• Task goal: Give the data below again, word for word.
******************************
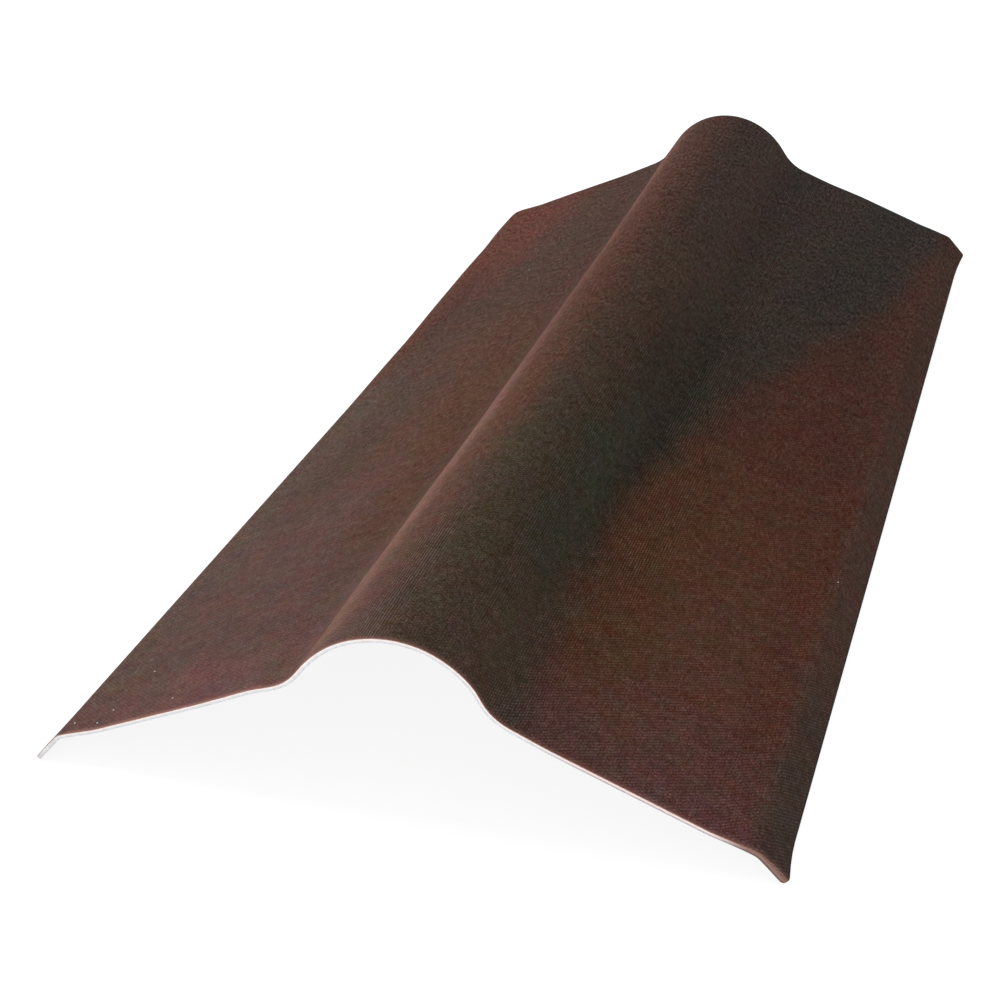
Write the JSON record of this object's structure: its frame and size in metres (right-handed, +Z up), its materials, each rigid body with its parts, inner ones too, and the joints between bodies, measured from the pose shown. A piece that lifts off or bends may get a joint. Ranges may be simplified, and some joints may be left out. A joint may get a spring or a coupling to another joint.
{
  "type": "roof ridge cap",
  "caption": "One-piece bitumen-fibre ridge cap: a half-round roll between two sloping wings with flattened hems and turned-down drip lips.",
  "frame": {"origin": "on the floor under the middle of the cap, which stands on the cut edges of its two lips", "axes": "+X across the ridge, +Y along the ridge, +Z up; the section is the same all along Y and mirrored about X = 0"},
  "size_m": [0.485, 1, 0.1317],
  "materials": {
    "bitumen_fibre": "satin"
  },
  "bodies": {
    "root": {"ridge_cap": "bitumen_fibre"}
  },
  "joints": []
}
******************************
• Output:
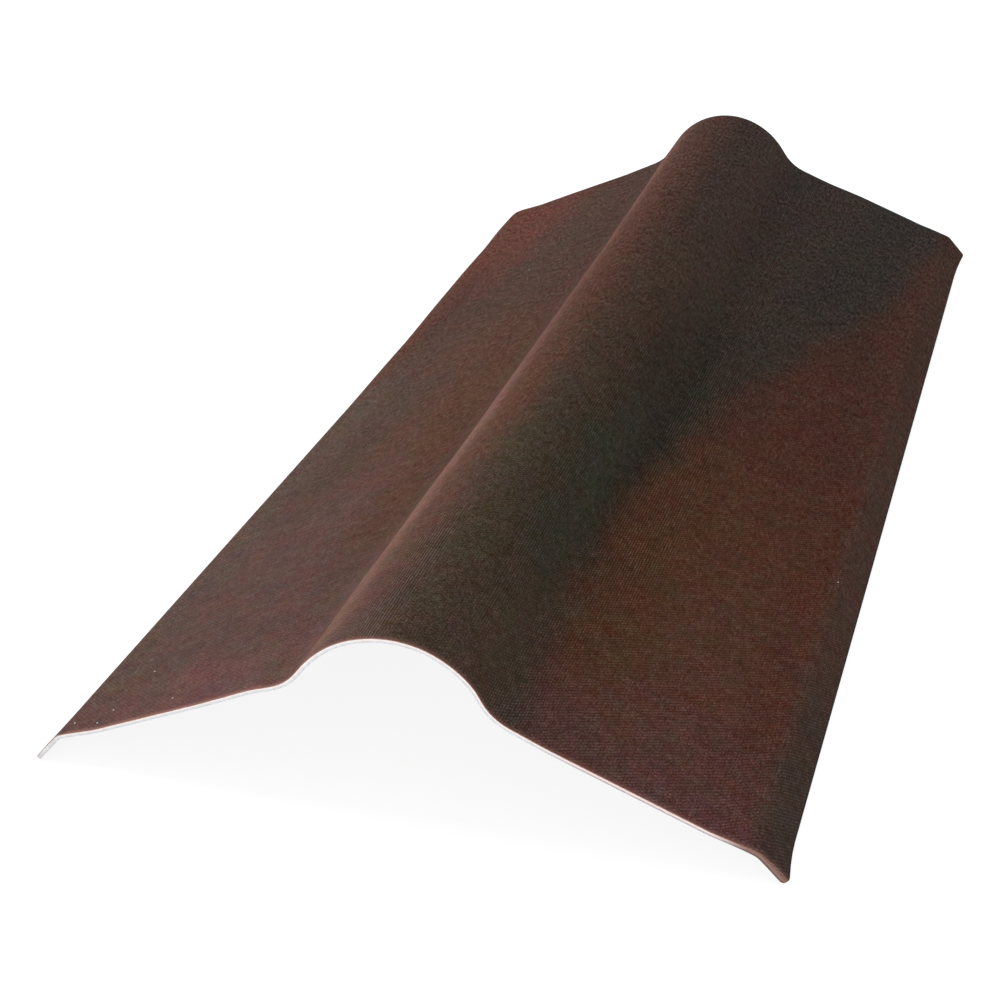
Write the JSON record of this object's structure: its frame and size in metres (right-handed, +Z up), its materials, each rigid body with its parts, inner ones too, and the joints between bodies, measured from the pose shown. A piece that lifts off or bends may get a joint. Ranges may be simplified, and some joints may be left out. A joint may get a spring or a coupling to another joint.
{
  "type": "roof ridge cap",
  "caption": "One-piece bitumen-fibre ridge cap: a half-round roll between two sloping wings with flattened hems and turned-down drip lips.",
  "frame": {"origin": "on the floor under the middle of the cap, which stands on the cut edges of its two lips", "axes": "+X across the ridge, +Y along the ridge, +Z up; the section is the same all along Y and mirrored about X = 0"},
  "size_m": [0.485, 1, 0.1317],
  "materials": {
    "bitumen_fibre": "satin"
  },
  "bodies": {
    "root": {"ridge_cap": "bitumen_fibre"}
  },
  "joints": []
}